Reproduce the data exactly.

________

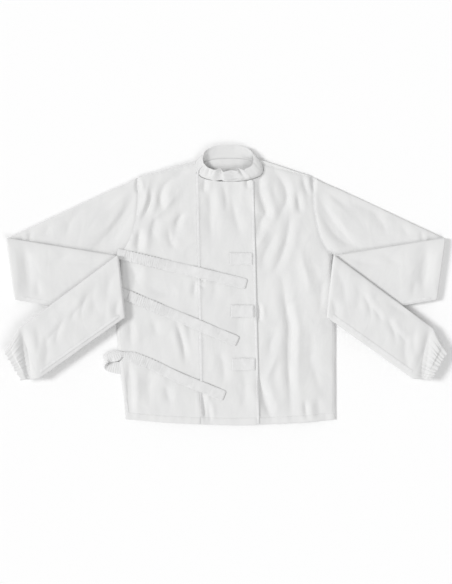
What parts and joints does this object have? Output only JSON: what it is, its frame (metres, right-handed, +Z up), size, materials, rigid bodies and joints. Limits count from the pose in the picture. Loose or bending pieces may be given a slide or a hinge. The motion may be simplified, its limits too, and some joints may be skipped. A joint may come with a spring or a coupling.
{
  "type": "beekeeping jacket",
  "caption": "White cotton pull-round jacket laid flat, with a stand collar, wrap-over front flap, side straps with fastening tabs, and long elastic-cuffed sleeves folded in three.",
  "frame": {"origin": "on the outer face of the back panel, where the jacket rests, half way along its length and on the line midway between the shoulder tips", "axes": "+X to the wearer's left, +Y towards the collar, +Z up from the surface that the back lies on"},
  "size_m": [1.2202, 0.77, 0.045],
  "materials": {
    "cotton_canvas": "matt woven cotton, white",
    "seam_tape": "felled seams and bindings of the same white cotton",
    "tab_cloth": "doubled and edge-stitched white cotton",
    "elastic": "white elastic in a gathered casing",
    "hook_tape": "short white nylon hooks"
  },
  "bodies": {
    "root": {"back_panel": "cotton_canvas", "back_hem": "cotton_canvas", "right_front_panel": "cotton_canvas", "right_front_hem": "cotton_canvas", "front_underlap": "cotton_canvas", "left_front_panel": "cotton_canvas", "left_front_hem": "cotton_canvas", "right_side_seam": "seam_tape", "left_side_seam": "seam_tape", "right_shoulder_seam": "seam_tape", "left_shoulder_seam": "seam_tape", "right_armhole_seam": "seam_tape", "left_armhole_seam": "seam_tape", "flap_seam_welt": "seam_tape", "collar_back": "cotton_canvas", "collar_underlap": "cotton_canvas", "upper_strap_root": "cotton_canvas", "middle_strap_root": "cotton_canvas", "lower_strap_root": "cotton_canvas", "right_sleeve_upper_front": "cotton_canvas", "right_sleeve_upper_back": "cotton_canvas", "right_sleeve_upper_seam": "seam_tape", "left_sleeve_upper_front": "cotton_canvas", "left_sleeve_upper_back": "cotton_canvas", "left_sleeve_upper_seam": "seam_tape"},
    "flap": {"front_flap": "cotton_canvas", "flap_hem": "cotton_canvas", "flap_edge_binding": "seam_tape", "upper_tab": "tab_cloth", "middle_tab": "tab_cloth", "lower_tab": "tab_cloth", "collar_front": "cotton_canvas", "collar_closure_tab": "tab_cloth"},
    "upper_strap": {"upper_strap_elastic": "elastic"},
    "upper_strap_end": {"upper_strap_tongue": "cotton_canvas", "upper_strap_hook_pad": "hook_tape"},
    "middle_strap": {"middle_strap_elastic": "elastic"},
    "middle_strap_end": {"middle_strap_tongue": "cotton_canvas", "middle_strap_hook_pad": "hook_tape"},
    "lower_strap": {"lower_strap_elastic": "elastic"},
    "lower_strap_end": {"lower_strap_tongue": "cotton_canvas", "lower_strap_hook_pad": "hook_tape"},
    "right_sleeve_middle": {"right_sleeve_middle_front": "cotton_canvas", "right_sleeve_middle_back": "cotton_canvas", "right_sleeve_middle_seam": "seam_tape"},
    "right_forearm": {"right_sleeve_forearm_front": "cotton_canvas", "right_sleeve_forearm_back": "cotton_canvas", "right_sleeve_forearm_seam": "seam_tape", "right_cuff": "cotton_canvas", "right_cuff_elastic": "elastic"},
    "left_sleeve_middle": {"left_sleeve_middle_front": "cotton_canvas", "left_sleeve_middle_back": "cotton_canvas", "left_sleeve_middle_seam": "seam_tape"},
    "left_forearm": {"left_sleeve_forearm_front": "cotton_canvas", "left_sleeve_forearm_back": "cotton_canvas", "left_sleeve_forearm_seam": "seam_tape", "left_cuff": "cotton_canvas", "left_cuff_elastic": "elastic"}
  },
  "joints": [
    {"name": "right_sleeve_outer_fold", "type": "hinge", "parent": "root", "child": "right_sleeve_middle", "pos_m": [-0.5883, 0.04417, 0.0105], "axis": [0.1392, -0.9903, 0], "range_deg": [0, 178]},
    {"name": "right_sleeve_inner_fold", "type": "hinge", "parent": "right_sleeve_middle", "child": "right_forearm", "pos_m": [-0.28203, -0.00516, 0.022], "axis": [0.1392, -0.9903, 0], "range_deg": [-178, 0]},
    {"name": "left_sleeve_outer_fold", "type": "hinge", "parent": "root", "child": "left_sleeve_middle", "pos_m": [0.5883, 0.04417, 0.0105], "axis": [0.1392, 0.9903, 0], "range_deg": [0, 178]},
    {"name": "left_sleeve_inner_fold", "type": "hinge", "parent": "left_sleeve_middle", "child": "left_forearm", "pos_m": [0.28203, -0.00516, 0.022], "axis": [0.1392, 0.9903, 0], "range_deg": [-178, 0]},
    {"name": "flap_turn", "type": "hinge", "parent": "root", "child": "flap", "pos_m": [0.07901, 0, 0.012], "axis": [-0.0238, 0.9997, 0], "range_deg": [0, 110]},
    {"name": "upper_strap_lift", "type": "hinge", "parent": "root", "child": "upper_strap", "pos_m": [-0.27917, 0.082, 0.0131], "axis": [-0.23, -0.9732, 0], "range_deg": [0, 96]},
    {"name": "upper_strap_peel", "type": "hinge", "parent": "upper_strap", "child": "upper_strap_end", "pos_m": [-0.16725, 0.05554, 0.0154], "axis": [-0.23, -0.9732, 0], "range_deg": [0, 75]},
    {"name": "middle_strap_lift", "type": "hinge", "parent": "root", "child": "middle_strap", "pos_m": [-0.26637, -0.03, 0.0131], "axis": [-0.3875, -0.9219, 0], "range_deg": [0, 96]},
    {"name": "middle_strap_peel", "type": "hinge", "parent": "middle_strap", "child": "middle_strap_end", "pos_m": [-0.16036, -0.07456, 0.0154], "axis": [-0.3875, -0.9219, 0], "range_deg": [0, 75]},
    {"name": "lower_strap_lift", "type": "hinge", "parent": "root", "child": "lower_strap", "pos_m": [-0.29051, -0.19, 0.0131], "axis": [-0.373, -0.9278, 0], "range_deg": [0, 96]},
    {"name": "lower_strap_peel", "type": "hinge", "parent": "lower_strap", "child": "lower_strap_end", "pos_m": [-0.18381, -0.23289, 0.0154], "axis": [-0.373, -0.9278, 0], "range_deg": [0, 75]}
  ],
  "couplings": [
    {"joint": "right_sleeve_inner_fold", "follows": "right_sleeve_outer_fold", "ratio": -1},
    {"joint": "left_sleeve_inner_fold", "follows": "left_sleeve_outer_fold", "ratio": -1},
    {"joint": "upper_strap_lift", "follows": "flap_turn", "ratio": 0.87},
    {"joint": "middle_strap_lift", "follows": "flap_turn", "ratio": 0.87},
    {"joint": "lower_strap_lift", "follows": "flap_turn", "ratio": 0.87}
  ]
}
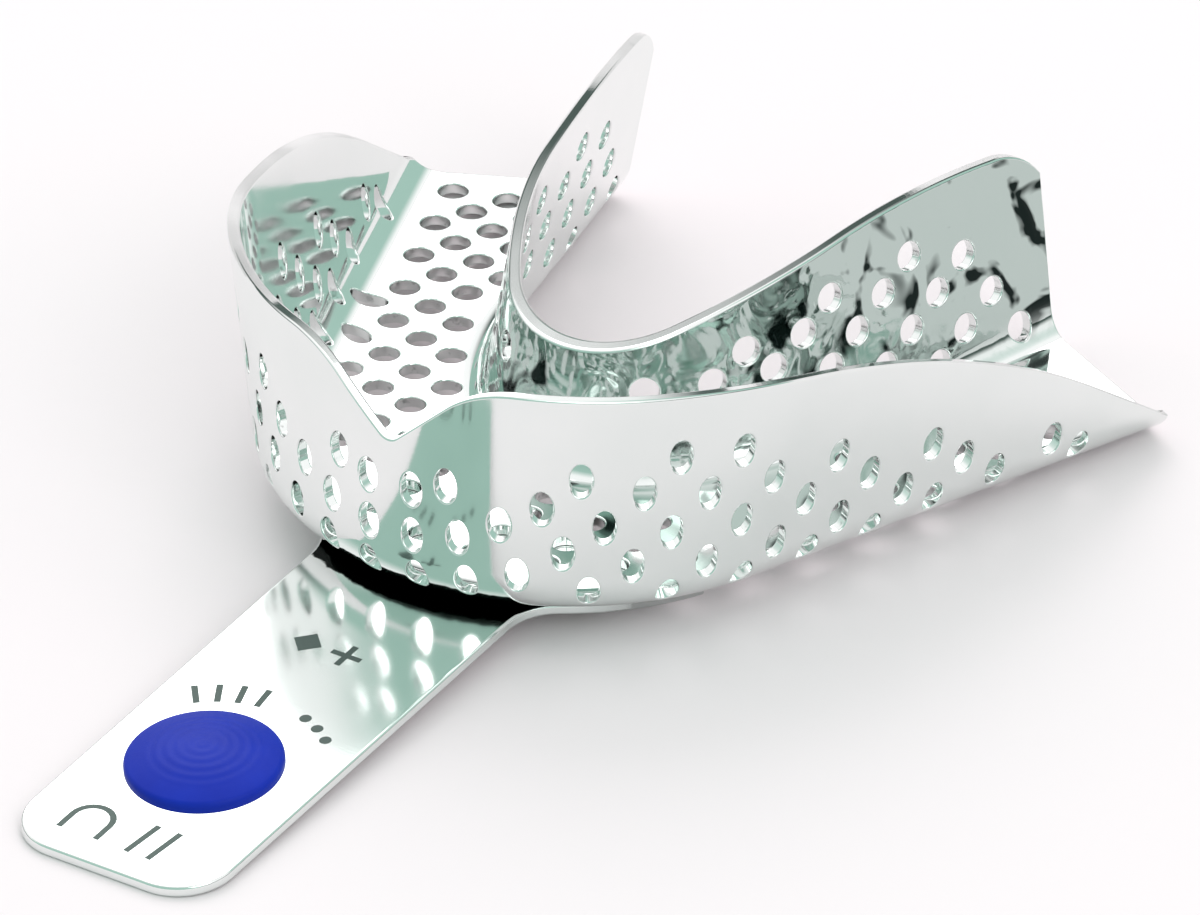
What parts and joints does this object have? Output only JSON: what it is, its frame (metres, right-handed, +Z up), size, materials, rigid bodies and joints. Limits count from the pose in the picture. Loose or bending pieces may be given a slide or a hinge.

________

SOLUTION
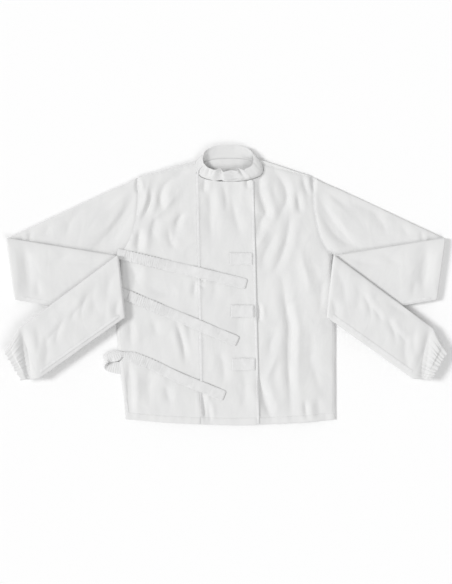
What parts and joints does this object have? Output only JSON: what it is, its frame (metres, right-handed, +Z up), size, materials, rigid bodies and joints. Limits count from the pose in the picture. Loose or bending pieces may be given a slide or a hinge. The motion may be simplified, its limits too, and some joints may be skipped. A joint may come with a spring or a coupling.
{
  "type": "beekeeping jacket",
  "caption": "White cotton pull-round jacket laid flat, with a stand collar, wrap-over front flap, side straps with fastening tabs, and long elastic-cuffed sleeves folded in three.",
  "frame": {"origin": "on the outer face of the back panel, where the jacket rests, half way along its length and on the line midway between the shoulder tips", "axes": "+X to the wearer's left, +Y towards the collar, +Z up from the surface that the back lies on"},
  "size_m": [1.2202, 0.77, 0.045],
  "materials": {
    "cotton_canvas": "matt woven cotton, white",
    "seam_tape": "felled seams and bindings of the same white cotton",
    "tab_cloth": "doubled and edge-stitched white cotton",
    "elastic": "white elastic in a gathered casing",
    "hook_tape": "short white nylon hooks"
  },
  "bodies": {
    "root": {"back_panel": "cotton_canvas", "back_hem": "cotton_canvas", "right_front_panel": "cotton_canvas", "right_front_hem": "cotton_canvas", "front_underlap": "cotton_canvas", "left_front_panel": "cotton_canvas", "left_front_hem": "cotton_canvas", "right_side_seam": "seam_tape", "left_side_seam": "seam_tape", "right_shoulder_seam": "seam_tape", "left_shoulder_seam": "seam_tape", "right_armhole_seam": "seam_tape", "left_armhole_seam": "seam_tape", "flap_seam_welt": "seam_tape", "collar_back": "cotton_canvas", "collar_underlap": "cotton_canvas", "upper_strap_root": "cotton_canvas", "middle_strap_root": "cotton_canvas", "lower_strap_root": "cotton_canvas", "right_sleeve_upper_front": "cotton_canvas", "right_sleeve_upper_back": "cotton_canvas", "right_sleeve_upper_seam": "seam_tape", "left_sleeve_upper_front": "cotton_canvas", "left_sleeve_upper_back": "cotton_canvas", "left_sleeve_upper_seam": "seam_tape"},
    "flap": {"front_flap": "cotton_canvas", "flap_hem": "cotton_canvas", "flap_edge_binding": "seam_tape", "upper_tab": "tab_cloth", "middle_tab": "tab_cloth", "lower_tab": "tab_cloth", "collar_front": "cotton_canvas", "collar_closure_tab": "tab_cloth"},
    "upper_strap": {"upper_strap_elastic": "elastic"},
    "upper_strap_end": {"upper_strap_tongue": "cotton_canvas", "upper_strap_hook_pad": "hook_tape"},
    "middle_strap": {"middle_strap_elastic": "elastic"},
    "middle_strap_end": {"middle_strap_tongue": "cotton_canvas", "middle_strap_hook_pad": "hook_tape"},
    "lower_strap": {"lower_strap_elastic": "elastic"},
    "lower_strap_end": {"lower_strap_tongue": "cotton_canvas", "lower_strap_hook_pad": "hook_tape"},
    "right_sleeve_middle": {"right_sleeve_middle_front": "cotton_canvas", "right_sleeve_middle_back": "cotton_canvas", "right_sleeve_middle_seam": "seam_tape"},
    "right_forearm": {"right_sleeve_forearm_front": "cotton_canvas", "right_sleeve_forearm_back": "cotton_canvas", "right_sleeve_forearm_seam": "seam_tape", "right_cuff": "cotton_canvas", "right_cuff_elastic": "elastic"},
    "left_sleeve_middle": {"left_sleeve_middle_front": "cotton_canvas", "left_sleeve_middle_back": "cotton_canvas", "left_sleeve_middle_seam": "seam_tape"},
    "left_forearm": {"left_sleeve_forearm_front": "cotton_canvas", "left_sleeve_forearm_back": "cotton_canvas", "left_sleeve_forearm_seam": "seam_tape", "left_cuff": "cotton_canvas", "left_cuff_elastic": "elastic"}
  },
  "joints": [
    {"name": "right_sleeve_outer_fold", "type": "hinge", "parent": "root", "child": "right_sleeve_middle", "pos_m": [-0.5883, 0.04417, 0.0105], "axis": [0.1392, -0.9903, 0], "range_deg": [0, 178]},
    {"name": "right_sleeve_inner_fold", "type": "hinge", "parent": "right_sleeve_middle", "child": "right_forearm", "pos_m": [-0.28203, -0.00516, 0.022], "axis": [0.1392, -0.9903, 0], "range_deg": [-178, 0]},
    {"name": "left_sleeve_outer_fold", "type": "hinge", "parent": "root", "child": "left_sleeve_middle", "pos_m": [0.5883, 0.04417, 0.0105], "axis": [0.1392, 0.9903, 0], "range_deg": [0, 178]},
    {"name": "left_sleeve_inner_fold", "type": "hinge", "parent": "left_sleeve_middle", "child": "left_forearm", "pos_m": [0.28203, -0.00516, 0.022], "axis": [0.1392, 0.9903, 0], "range_deg": [-178, 0]},
    {"name": "flap_turn", "type": "hinge", "parent": "root", "child": "flap", "pos_m": [0.07901, 0, 0.012], "axis": [-0.0238, 0.9997, 0], "range_deg": [0, 110]},
    {"name": "upper_strap_lift", "type": "hinge", "parent": "root", "child": "upper_strap", "pos_m": [-0.27917, 0.082, 0.0131], "axis": [-0.23, -0.9732, 0], "range_deg": [0, 96]},
    {"name": "upper_strap_peel", "type": "hinge", "parent": "upper_strap", "child": "upper_strap_end", "pos_m": [-0.16725, 0.05554, 0.0154], "axis": [-0.23, -0.9732, 0], "range_deg": [0, 75]},
    {"name": "middle_strap_lift", "type": "hinge", "parent": "root", "child": "middle_strap", "pos_m": [-0.26637, -0.03, 0.0131], "axis": [-0.3875, -0.9219, 0], "range_deg": [0, 96]},
    {"name": "middle_strap_peel", "type": "hinge", "parent": "middle_strap", "child": "middle_strap_end", "pos_m": [-0.16036, -0.07456, 0.0154], "axis": [-0.3875, -0.9219, 0], "range_deg": [0, 75]},
    {"name": "lower_strap_lift", "type": "hinge", "parent": "root", "child": "lower_strap", "pos_m": [-0.29051, -0.19, 0.0131], "axis": [-0.373, -0.9278, 0], "range_deg": [0, 96]},
    {"name": "lower_strap_peel", "type": "hinge", "parent": "lower_strap", "child": "lower_strap_end", "pos_m": [-0.18381, -0.23289, 0.0154], "axis": [-0.373, -0.9278, 0], "range_deg": [0, 75]}
  ],
  "couplings": [
    {"joint": "right_sleeve_inner_fold", "follows": "right_sleeve_outer_fold", "ratio": -1},
    {"joint": "left_sleeve_inner_fold", "follows": "left_sleeve_outer_fold", "ratio": -1},
    {"joint": "upper_strap_lift", "follows": "flap_turn", "ratio": 0.87},
    {"joint": "middle_strap_lift", "follows": "flap_turn", "ratio": 0.87},
    {"joint": "lower_strap_lift", "follows": "flap_turn", "ratio": 0.87}
  ]
}
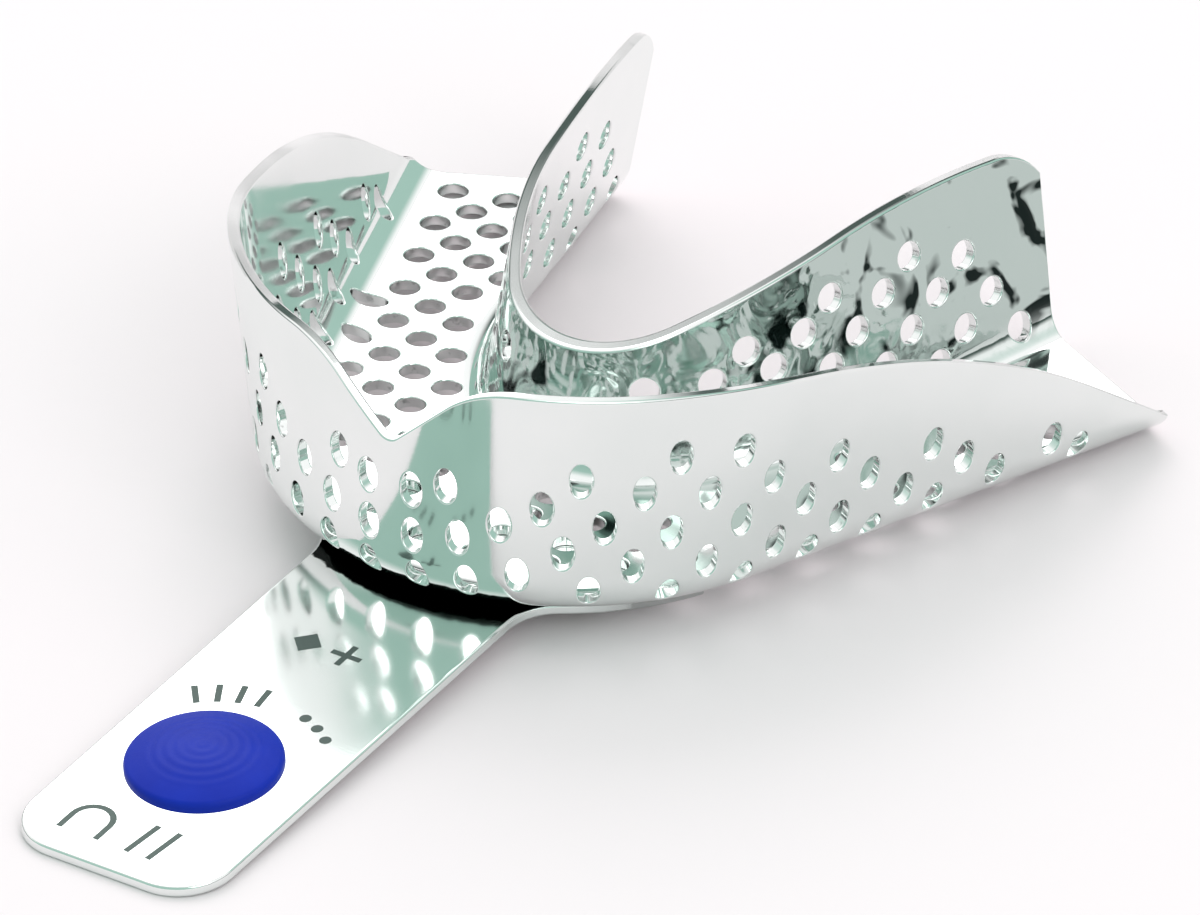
What parts and joints does this object have? Output only JSON: what it is, its frame (metres, right-handed, +Z up), size, materials, rigid bodies and joints. Limits count from the pose in the picture. Loose or bending pieces may be given a slide or a hinge.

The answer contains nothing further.